■ **Stated problem**: Write out the lines from the top of the material through the line with "return mesh", exactly and with nothing added.

───

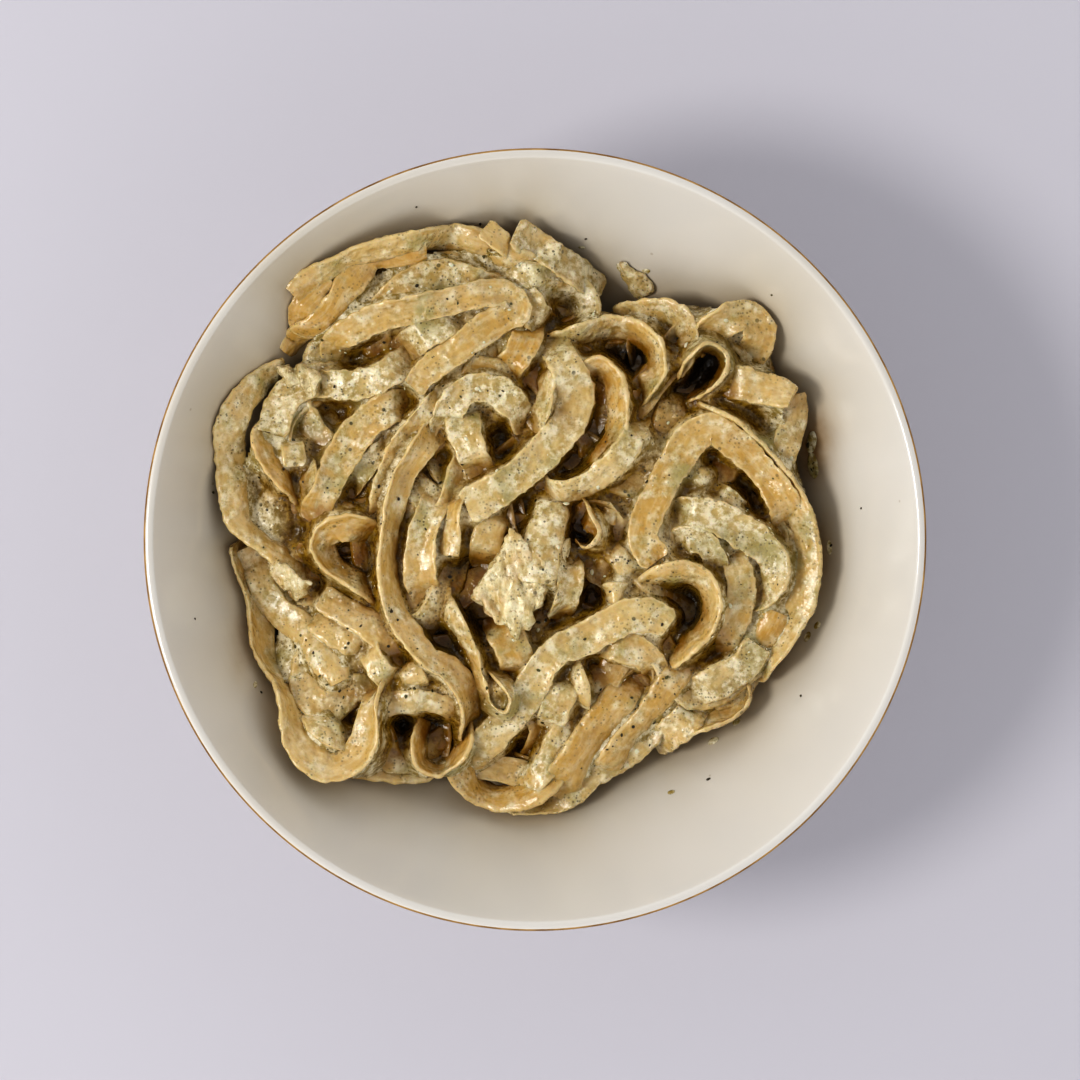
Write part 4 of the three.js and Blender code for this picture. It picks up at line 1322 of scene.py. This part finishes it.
# Size of the even faces, how strongly they are smoothed, and the relief given to them. Pieces
# narrower than the last figure get less of it.
EVEN_FACE = 0.45
SMOOTHING_TIMES = 6
SMOOTHING = 0.6
FIBRE_HEIGHT = 0.3
LUMP_HEIGHT = 0.7
PEBBLE_HEIGHT = 0.6
GROOVE_DEPTH = 3.4
GROOVE_FROM = 0.1
FULL_RELIEF_OVER = 12


def noise_at(points, sample, stretch, shift=0.0):
    """Noise at each point, in a space stretched along each axis."""
    return np.array([sample(Vector(p)) for p in (points * stretch + (0, 0, shift)).tolist()])


def evenly_meshed(name):
    """A copy of a solid's mesh with even small faces, its corners rounded."""
    copy = bpy.data.objects.new(name + "_copy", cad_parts[name].data.copy())
    bpy.context.scene.collection.objects.link(copy)
    remesh = copy.modifiers.new("even", "REMESH")
    remesh.mode = "VOXEL"
    remesh.voxel_size = EVEN_FACE * MM
    soften = copy.modifiers.new("soften", "SMOOTH")
    soften.iterations = SMOOTHING_TIMES
    soften.factor = SMOOTHING
    mesh = bpy.data.meshes.new_from_object(copy.evaluated_get(bpy.context.evaluated_depsgraph_get()))
    bpy.data.objects.remove(copy)
    return mesh


def make_chicken(material):
    """Each piece from its solid: evenly meshed, rounded, then roughened into fibres and grooves."""
    for name in ("chicken_chunk", "chicken_strip_upper", "chicken_strip_lower", "chicken_bit"):
        mesh = evenly_meshed(name)
        at = points_of(mesh)
        x, y, z = at.T
        along_fibres = np.column_stack([x * 0.62 + y * 0.16, y * 0.13 - x * 0.05, z * 0.5])
        along_grooves = np.column_stack([x * 0.42 + y * 0.1, y * 0.09, np.zeros(len(at))])
        fibre = noise_at(along_fibres, lambda p: noise.fractal(p, 1.0, 2.1, 3), 1.0)
        lumps = noise_at(at, noise.noise, 0.28, 5)
        pebbles = noise_at(at, noise.noise, 0.7)
        grooves = noise_at(along_grooves, noise.noise, 1.0, 9)
        relief = FIBRE_HEIGHT * fibre + LUMP_HEIGHT * lumps + PEBBLE_HEIGHT * pebbles
        relief = relief - GROOVE_DEPTH * np.clip(grooves - GROOVE_FROM, 0, 1)
        size = min(1.0, (at.max(0) - at.min(0))[:2].min() / FULL_RELIEF_OVER)
        moved = at + taken(mesh.vertices, "normal") * relief[:, None] * size
        mesh.vertices.foreach_set("co", (moved * MM).astype(np.float32).ravel())
        mesh.update()
        placed(name + "_meat", mesh, material, replaces=[name])


# ---------------------------------------------------------------------------------------------
# Small things
# ---------------------------------------------------------------------------------------------


# Most grains are small ones; this power of an even draw makes them so.
SMALL_GRAINS = 2.2
GRAIN_SIDES = (0.7, 1.3)
GRAIN_DEPTH_SHOWN = 5
BARE_CHANCE = 0.25
# Grains on the heap: how many, their size, rounds, flatness, how far they sink in, seed.
FLECKS = (1100, (0.16, 0.62), 1, 0.35, 0.2, 11)
LUMPS = (250, (0.25, 0.8), 2, 0.3, 0.15, 12)


def facing_of(height):
    """Upward normals of a height field."""
    gy, gx = np.gradient(height, CELL)
    length = np.sqrt(gx * gx + gy * gy + 1)
    return np.stack([-gx / length, -gy / length, 1 / length], axis=-1)


def scattered(name, places, facing, sizes, spin, material, rounds, flatness, seed):
    """A piece made of grains, one at each place."""
    mesh = mesh_of(name + "_points", places, [])
    give_values(mesh, "spin", spin)
    give_values(mesh, "reach", sizes.min(axis=1) * MM)
    give_vectors(mesh, "facing", facing)
    give_vectors(mesh, "size", sizes * MM)
    grains = grown(name, mesh, SCATTER, {
        "Rounds": rounds, "Flatness": flatness, "Seed": float(seed), "Material": material})
    placed(name, grains, smooth=rounds > 1)


def scatter_on_heap(name, grains, surface, weights, material):
    """Grains strewn over what shows of the heap, more where the weights are higher."""
    count, size_range, rounds, flatness, sink, seed = grains
    rng = np.random.default_rng(seed)
    chance = (weights * (packed_height(GRID_X, GRID_Y) > 0)).ravel()
    picked = rng.choice(chance.size, count, p=chance / chance.sum())
    rows, columns = np.unravel_index(picked, weights.shape)
    x = GRID_X[rows, columns] + rng.uniform(-0.5, 0.5, count) * CELL
    y = GRID_Y[rows, columns] + rng.uniform(-0.5, 0.5, count) * CELL
    low, high = size_range
    size = low * (high / low) ** (rng.uniform(0, 1, count) ** SMALL_GRAINS)
    facing = facing_of(surface)[rows, columns]
    z = surface[rows, columns] - sink * size
    length, width = [size * rng.uniform(*GRAIN_SIDES, count) for _ in range(2)]
    sizes = np.column_stack([length, width, size])
    scattered(name, np.column_stack([x, y, z]), facing, sizes, rng.uniform(0, 6.28, count), material,
              rounds, flatness, seed)


# Marks on the bowl's wall. Smears: place, half length, half width, turn in degrees. Dots: place, size.
SMEARS = [(71, 25, 3.2, 1.6, 70), (71.5, 19, 3.4, 1.8, 95), (75.6, -2, 1.9, .9, 95),
          (72.5, -22, 1.2, .9, 30), (70, -25, 1.4, 1.0, 60), (52, -47, 1.3, .9, 40),
          (46, -52, 1.6, 1.0, 20), (35, -65, 1.0, .7, 10), (22.8, 69.5, 2.4, 1.4, 130),
          (28.5, 69, 1.2, .8, 20), (12, 75, .9, .5, 0), (-71.5, -37, 1.0, .6, 60)]
DOTS = [(70.3, 24.3, .9), (71.2, 18.2, .6), (71.8, 19.8, .5), (67.6, 18.5, .5), (76, -1.5, .5),
        (44.5, -61.5, .6), (-82, 12, .5), (-76, -8, .5), (-14, 80.5, .5), (31, -91, .5), (-70, -39, .4),
        (68, -40, .4), (13, 77, .4), (-30, 84, .35), (83, 8, .35), (-86, -20, .3), (60, 62, .35)]
MARK_LIFT = 0.1


def on_wall(x, y):
    """Places and facings just over the bowl's inner wall."""
    r = np.hypot(x, y)
    slope = inner_slope(r)
    length = np.sqrt(slope ** 2 + 1)
    facing = np.column_stack([-x / r * slope / length, -y / r * slope / length, 1 / length])
    return np.column_stack([x, y, inner_height(r)]) + facing * MARK_LIFT, facing


def make_wall_marks(cream, herb):
    """Smears of sauce and dots of herb on the wall."""
    x, y, length, width, turn = np.array(SMEARS, dtype=float).T
    sizes = np.column_stack([length, width * 1.4, width * 0.35])
    scattered("sauce_smears", *on_wall(x, y), sizes, np.radians(turn), cream, 3, 0.32, 5)
    x, y, size = np.array(DOTS, dtype=float).T
    scattered("wall_flecks", *on_wall(x, y), np.column_stack([size, size, size]), x, herb, 2, 0.4, 6)


# ---------------------------------------------------------------------------------------------
# The scrap of noodle on the wall
# ---------------------------------------------------------------------------------------------


def make_scrap(material):
    """A torn noodle that follows the slope of the wall, narrow at its upper end."""
    route = [(22.5, 71), (23.6, 68.6), (26.3, 66), (28.8, 63.2)]
    strand = Strand(6.4, 0, .9, .2, "start", route, 0.9, np.random.default_rng(4))
    part = np.linspace(0, 1, len(strand.x))
    strand.width = strand.width * np.interp(part, [0, .35, .6, 1], [.35, .7, 1, .9])
    r = np.hypot(strand.x, strand.y)
    radial = (strand.x * strand.left_x + strand.y * strand.left_y) / r
    strand.lean = np.arctan(inner_slope(r) * radial)
    strand.z = inner_height(r) + 1.3
    mesh = grown("noodle_scrap_end", strand_lines("noodle_scrap", [strand]), SWEEP, {
        "Sides": 18, "Seed": 8.0, "Material": material})
    give_values(mesh, "deep", np.zeros(len(mesh.vertices)))
    placed("noodle_scrap_end", mesh, replaces=["noodle_scrap"])


# ---------------------------------------------------------------------------------------------
# Camera, light and table
# ---------------------------------------------------------------------------------------------


def make_camera():
    data = bpy.data.cameras.new("overhead")
    data.sensor_width = SENSOR
    data.lens = SENSOR * CAMERA_ABOVE_RIM / VIEW_WIDTH
    data.clip_end = 20
    camera = bpy.data.objects.new("overhead", data)
    camera.location = (*VIEW_CENTRE, bowl_high.z + CAMERA_ABOVE_RIM)
    bpy.context.scene.collection.objects.link(camera)
    bpy.context.scene.camera = camera


def make_window():
    """A round light low over one side, aimed at the food."""
    data = bpy.data.lights.new("window", "AREA")
    data.shape = "DISK"
    data.size = KEY_SIZE
    data.energy = KEY_POWER
    data.color = (1.0, 0.985, 0.96)
    lamp = bpy.data.objects.new("window", data)
    flat = KEY_DISTANCE * math.cos(KEY_HEIGHT)
    high = KEY_DISTANCE * math.sin(KEY_HEIGHT)
    place = Vector((flat * math.cos(KEY_FROM), flat * math.sin(KEY_FROM), high))
    lamp.location = place
    aim = Vector((0, 0, BOWL_CENTRE_HEIGHT * MM)) - place
    lamp.rotation_euler = aim.to_track_quat("-Z", "Y").to_euler()
    bpy.context.scene.collection.objects.link(lamp)


def make_sky():
    """A soft pale surround, darker straight above, and the contrast of the picture."""
    world = bpy.data.worlds.new("studio")
    world.use_nodes = True
    tree = Tree(world.node_tree)
    height = tree.add("ShaderNodeSeparateXYZ", {0: tree.add("ShaderNodeTexCoord", output="Generated")}, "Z")
    strength = tree.add("ShaderNodeMapRange", {
        "Value": height, "From Min": SIDE_SKY_UNDER, "From Max": 1.0, "To Min": SKY_SIDE, "To Max": SKY_TOP},
        interpolation_type="SMOOTHSTEP")
    backdrop = world.node_tree.nodes["Background"]
    tree.feed((0.96, 0.97, 1.0, 1.0), backdrop.inputs["Color"])
    tree.feed(strength, backdrop.inputs["Strength"])
    bpy.context.scene.world = world
    bpy.context.scene.view_settings.view_transform = "Standard"
    bpy.context.scene.view_settings.look = "High Contrast"


def make_table():
    corners = [(x * TABLE_HALF, y * TABLE_HALF, 0) for x, y in ((-1, -1), (1, -1), (1, 1), (-1, 1))]
    table = mesh_of("table_top", corners, [(0, 1, 2, 3)])
    table.materials.append(table_material())
    plane = bpy.data.objects.new("table_top", table)
    bpy.context.scene.collection.objects.link(plane)


# ---------------------------------------------------------------------------------------------
# Assembly
# ---------------------------------------------------------------------------------------------

make_camera()
make_window()
make_sky()
make_table()

pile, hidden_strands, shown_strands = lay_everything()
make_bowl(pile)
pile_roof = filled(pile.top, *ROOF_REACH)
SWEEP = noodle_tree()
SCATTER = scatter_tree()
noodle_finish = noodle_material()
cream_finish = sauce_material()
herb_finish = herb_material()

for title, strands, sides, seed in (("hidden_noodles", hidden_strands, 10, 2.0),
                                    ("noodles", shown_strands, 18, 3.0)):
    noodles = grown(title, strand_lines(title, strands), SWEEP, {
        "Sides": sides, "Seed": seed, "Material": noodle_finish})
    # Depth below the roof, which sets the painted shade in the noodles' colour.
    give_depth(noodles, pile_roof)
    placed(title, noodles, replaces=["tagliatelle"])

sauce_level = make_sauce(pile, pile_roof, cream_finish)
make_chicken(chicken_material())
make_scrap(noodle_finish)

surface = np.maximum(pile.top, sauce_level)
shown_part = (pile_roof - surface < GRAIN_DEPTH_SHOWN).astype(float)
scatter_on_heap("herb_flecks", FLECKS, surface, (BARE_CHANCE + pile.sauce) * shown_part, herb_finish)
scatter_on_heap("cream_lumps", LUMPS, surface, pile.sauce ** 2 * shown_part, lump_material())
make_wall_marks(cream_finish, herb_finish)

───

■ **Answer to this problem**:
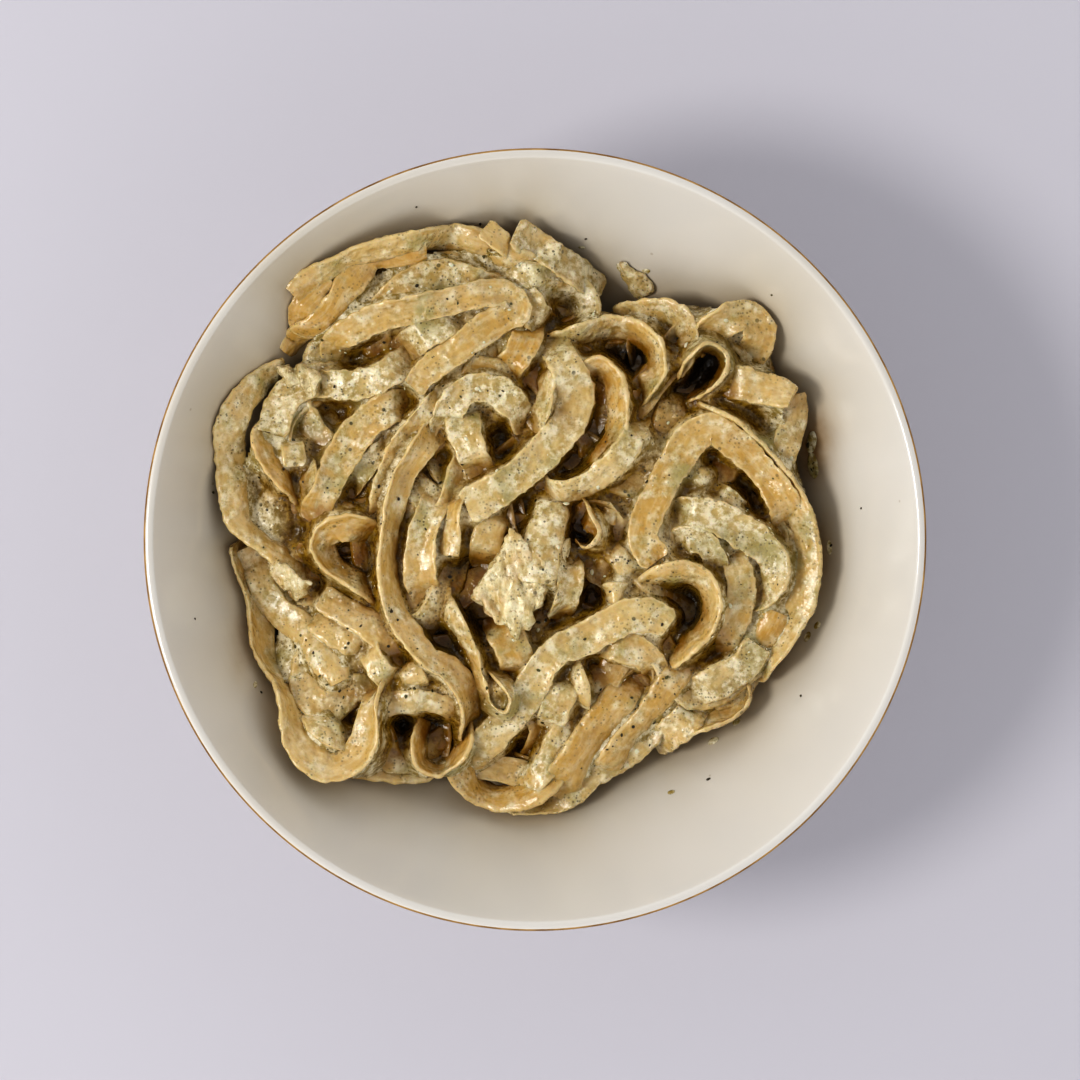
Write part 4 of the three.js and Blender code for this picture. It picks up at line 1322 of scene.py. This part finishes it.
# Size of the even faces, how strongly they are smoothed, and the relief given to them. Pieces
# narrower than the last figure get less of it.
EVEN_FACE = 0.45
SMOOTHING_TIMES = 6
SMOOTHING = 0.6
FIBRE_HEIGHT = 0.3
LUMP_HEIGHT = 0.7
PEBBLE_HEIGHT = 0.6
GROOVE_DEPTH = 3.4
GROOVE_FROM = 0.1
FULL_RELIEF_OVER = 12


def noise_at(points, sample, stretch, shift=0.0):
    """Noise at each point, in a space stretched along each axis."""
    return np.array([sample(Vector(p)) for p in (points * stretch + (0, 0, shift)).tolist()])


def evenly_meshed(name):
    """A copy of a solid's mesh with even small faces, its corners rounded."""
    copy = bpy.data.objects.new(name + "_copy", cad_parts[name].data.copy())
    bpy.context.scene.collection.objects.link(copy)
    remesh = copy.modifiers.new("even", "REMESH")
    remesh.mode = "VOXEL"
    remesh.voxel_size = EVEN_FACE * MM
    soften = copy.modifiers.new("soften", "SMOOTH")
    soften.iterations = SMOOTHING_TIMES
    soften.factor = SMOOTHING
    mesh = bpy.data.meshes.new_from_object(copy.evaluated_get(bpy.context.evaluated_depsgraph_get()))
    bpy.data.objects.remove(copy)
    return mesh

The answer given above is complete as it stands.